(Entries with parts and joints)

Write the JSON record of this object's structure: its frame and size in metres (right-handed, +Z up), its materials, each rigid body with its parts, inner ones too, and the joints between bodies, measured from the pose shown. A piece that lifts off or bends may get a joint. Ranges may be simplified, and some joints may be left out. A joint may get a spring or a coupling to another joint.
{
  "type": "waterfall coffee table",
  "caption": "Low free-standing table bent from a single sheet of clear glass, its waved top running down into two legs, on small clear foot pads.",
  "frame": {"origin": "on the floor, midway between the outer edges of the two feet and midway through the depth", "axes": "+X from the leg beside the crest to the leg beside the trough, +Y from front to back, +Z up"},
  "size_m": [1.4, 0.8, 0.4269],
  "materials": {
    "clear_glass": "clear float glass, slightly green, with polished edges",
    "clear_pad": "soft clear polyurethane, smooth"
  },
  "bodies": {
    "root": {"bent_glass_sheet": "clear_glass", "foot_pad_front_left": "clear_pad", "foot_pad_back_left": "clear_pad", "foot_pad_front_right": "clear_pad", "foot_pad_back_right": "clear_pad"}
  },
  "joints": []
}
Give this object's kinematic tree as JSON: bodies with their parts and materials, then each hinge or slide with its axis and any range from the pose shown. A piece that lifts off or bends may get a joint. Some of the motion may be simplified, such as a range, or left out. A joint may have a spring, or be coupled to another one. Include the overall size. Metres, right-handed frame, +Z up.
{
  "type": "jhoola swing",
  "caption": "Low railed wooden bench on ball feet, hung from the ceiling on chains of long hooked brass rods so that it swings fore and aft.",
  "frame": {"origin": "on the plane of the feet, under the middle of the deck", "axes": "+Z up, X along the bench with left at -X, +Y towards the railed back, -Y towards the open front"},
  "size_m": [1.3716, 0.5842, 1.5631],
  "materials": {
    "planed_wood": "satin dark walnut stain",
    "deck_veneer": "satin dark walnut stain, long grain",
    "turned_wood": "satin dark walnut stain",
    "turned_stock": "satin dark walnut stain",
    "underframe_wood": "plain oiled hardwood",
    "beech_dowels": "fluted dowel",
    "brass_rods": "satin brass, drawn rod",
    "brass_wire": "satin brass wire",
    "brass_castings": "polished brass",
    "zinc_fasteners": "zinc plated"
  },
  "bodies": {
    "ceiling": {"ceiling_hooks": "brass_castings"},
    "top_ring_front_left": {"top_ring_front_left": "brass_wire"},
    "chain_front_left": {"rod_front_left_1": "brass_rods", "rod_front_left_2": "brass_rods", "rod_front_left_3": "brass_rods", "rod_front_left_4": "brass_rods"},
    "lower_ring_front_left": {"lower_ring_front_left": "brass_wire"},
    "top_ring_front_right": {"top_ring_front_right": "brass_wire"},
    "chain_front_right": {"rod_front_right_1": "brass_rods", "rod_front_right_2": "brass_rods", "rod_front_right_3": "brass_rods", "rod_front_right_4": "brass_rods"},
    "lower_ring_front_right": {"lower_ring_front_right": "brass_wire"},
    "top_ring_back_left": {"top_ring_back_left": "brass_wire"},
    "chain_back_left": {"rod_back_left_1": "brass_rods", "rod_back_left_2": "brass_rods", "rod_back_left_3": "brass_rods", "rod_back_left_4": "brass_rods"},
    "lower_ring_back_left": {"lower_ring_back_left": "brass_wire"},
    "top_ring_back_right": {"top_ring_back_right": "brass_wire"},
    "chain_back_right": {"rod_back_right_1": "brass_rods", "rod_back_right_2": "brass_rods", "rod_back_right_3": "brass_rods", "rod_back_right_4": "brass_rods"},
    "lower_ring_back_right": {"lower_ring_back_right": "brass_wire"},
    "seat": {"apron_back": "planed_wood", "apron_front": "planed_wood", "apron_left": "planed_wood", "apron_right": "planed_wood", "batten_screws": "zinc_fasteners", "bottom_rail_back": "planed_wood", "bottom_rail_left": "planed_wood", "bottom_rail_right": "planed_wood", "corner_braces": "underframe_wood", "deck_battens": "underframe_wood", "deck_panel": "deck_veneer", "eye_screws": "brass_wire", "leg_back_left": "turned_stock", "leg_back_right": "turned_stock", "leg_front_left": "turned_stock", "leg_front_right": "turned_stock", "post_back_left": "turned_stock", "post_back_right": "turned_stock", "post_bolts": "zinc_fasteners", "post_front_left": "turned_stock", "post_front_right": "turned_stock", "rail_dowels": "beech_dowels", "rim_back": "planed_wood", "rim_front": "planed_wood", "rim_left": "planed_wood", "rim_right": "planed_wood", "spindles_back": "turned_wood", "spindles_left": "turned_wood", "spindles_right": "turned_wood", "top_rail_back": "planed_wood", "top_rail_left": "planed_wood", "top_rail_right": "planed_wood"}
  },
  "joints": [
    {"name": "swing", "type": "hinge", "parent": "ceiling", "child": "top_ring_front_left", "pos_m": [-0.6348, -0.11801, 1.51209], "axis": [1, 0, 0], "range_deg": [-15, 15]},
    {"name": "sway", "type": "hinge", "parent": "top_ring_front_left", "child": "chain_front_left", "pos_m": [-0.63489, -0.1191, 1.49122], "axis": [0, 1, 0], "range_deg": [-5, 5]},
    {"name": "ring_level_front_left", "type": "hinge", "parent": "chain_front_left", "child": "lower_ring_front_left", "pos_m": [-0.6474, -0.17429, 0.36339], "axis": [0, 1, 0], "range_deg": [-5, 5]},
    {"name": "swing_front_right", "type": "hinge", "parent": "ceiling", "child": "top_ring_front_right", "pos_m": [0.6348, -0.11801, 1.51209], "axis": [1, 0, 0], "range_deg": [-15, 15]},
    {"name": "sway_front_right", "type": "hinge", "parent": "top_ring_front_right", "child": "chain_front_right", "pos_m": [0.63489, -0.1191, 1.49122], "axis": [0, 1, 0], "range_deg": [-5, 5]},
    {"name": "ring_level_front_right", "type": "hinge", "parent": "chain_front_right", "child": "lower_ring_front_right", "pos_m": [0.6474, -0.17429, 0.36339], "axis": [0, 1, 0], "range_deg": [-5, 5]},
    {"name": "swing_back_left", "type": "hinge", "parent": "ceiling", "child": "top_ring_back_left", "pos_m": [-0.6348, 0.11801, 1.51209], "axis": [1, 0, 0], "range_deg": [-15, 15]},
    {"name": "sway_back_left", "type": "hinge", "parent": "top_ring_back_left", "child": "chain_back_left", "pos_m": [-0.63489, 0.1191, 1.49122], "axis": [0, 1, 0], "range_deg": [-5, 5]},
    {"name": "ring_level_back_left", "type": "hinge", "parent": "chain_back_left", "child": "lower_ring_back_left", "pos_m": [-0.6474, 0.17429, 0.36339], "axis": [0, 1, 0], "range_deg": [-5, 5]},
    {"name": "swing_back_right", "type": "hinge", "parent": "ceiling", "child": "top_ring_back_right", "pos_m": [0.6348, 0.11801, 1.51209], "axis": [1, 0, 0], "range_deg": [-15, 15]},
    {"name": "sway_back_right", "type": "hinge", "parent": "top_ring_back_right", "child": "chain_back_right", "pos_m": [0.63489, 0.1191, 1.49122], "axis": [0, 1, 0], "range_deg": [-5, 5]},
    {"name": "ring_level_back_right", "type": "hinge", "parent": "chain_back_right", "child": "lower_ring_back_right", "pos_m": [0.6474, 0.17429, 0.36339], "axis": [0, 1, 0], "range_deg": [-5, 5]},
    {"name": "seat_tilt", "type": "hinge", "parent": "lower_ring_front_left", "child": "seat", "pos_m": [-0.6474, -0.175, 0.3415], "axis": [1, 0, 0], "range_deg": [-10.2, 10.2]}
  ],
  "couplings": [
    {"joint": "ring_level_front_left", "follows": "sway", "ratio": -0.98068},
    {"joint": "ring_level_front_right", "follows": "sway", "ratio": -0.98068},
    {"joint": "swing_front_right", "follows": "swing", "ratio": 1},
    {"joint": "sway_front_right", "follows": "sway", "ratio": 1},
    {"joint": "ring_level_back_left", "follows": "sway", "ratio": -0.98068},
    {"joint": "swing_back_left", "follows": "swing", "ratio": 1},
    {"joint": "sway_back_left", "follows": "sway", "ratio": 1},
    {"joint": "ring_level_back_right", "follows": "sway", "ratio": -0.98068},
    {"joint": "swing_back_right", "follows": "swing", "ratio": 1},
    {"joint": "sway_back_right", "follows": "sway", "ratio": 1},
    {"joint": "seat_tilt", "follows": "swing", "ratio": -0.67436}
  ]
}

SHORT EXERCISE -
Identify every line where the string "pose" appears.

CORRECT OUTPUT -
Write the JSON record of this object's structure: its frame and size in metres (right-handed, +Z up), its materials, each rigid body with its parts, inner ones too, and the joints between bodies, measured from the pose shown. A piece that lifts off or bends may get a joint. Ranges may be simplified, and some joints may be left out. A joint may get a spring or a coupling to another joint.
Give this object's kinematic tree as JSON: bodies with their parts and materials, then each hinge or slide with its axis and any range from the pose shown. A piece that lifts off or bends may get a joint. Some of the motion may be simplified, such as a range, or left out. A joint may have a spring, or be coupled to another one. Include the overall size. Metres, right-handed frame, +Z up.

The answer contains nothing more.